Posewitz reached back 70-plus years to illustrate his point.
"During the Dust Bowl, for example, everyone came to the farmers' aid," he said. "It was done without question. Funding was made available and federal and state agencies were formed to restore the land and with that restoration, the wildlife started to come back. Public hunters and landowners worked together to transplant herds and restore populations. Now, they don't remember when there was no wildlife. That generation has now passed.
"Wildlife has been in the marketplace before, and we damn near wiped out the entire continent," Posewitz said.
Neil Martin, a retired wildlife manager for Montana Fish, Wildlife and Parks, watched this change to commercial use of wildlife and the exclusion of the public hunter become more pronounced during his career. He worked for the agency from 1965 to 1998, with the final 28 years in Miles City.
"It all started in Eastern Montana over two-deer seasons in the mid- to late 1970s. A lot of the wildlife managers in the other regions cut back. We didn't do that. We remained with two-deer, either-sex, either-species seasons," Martin said.

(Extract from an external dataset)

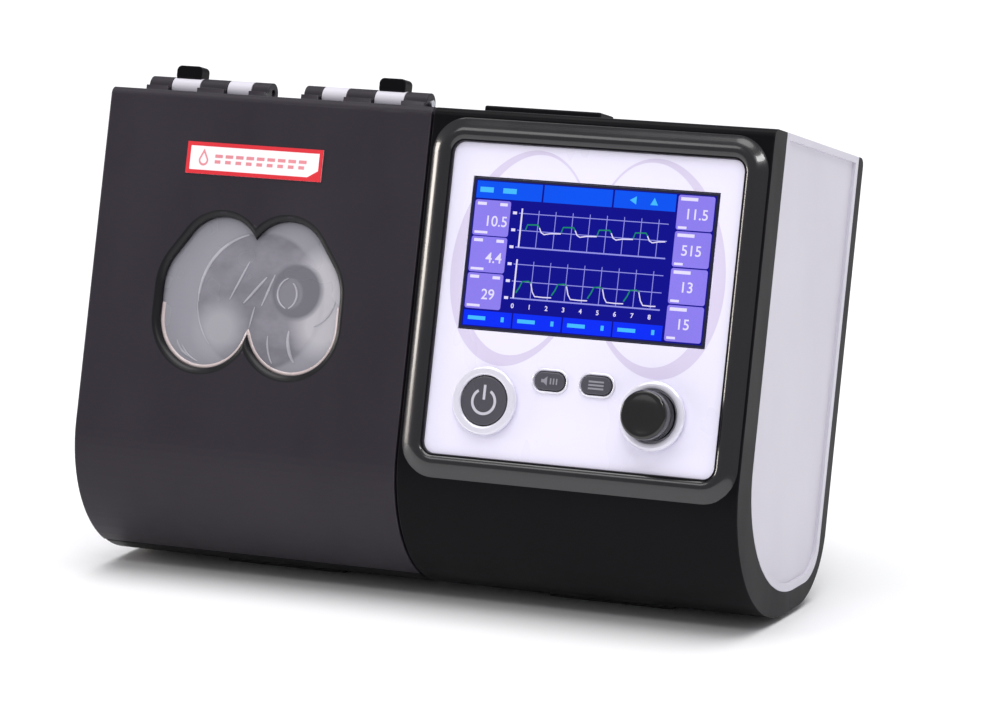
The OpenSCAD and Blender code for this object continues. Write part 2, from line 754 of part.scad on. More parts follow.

"We had no idea that people would take advantage of this as they did, and they really piled in here and that included the nonresidents," he said. "It wasn't so much outfitting at the start - we didn't have that many outfitters in Eastern Montana then - it was that that some landowners could take advantage of those numbers of people, and they could charge fees to hunt. There was some leasing, but that was by nonresidents. Then outfitting caught on. They were guaranteed a license and lots of clients.
"Nonresidents were only supposed to get 10 percent of the special licenses like antelope. There was a time they were getting almost 40 percent of them," Martin said. "That was all associated with paid hunting, whether it was outfitting or the landowner was getting it.
"By sometime in the '80s, access became a real issue, and it has continued. We had a great abundance of animals. We had a huge harvestable supply. But they were just unavailable to the general public.
"When you get big chunks of land like this closed, it takes some pretty drastic measures to get that changed," Martin said. "People have to look at it as bigger than just affecting me and just where I hunt. Access to hunt and manage wildlife owned by the people is all the people's problem."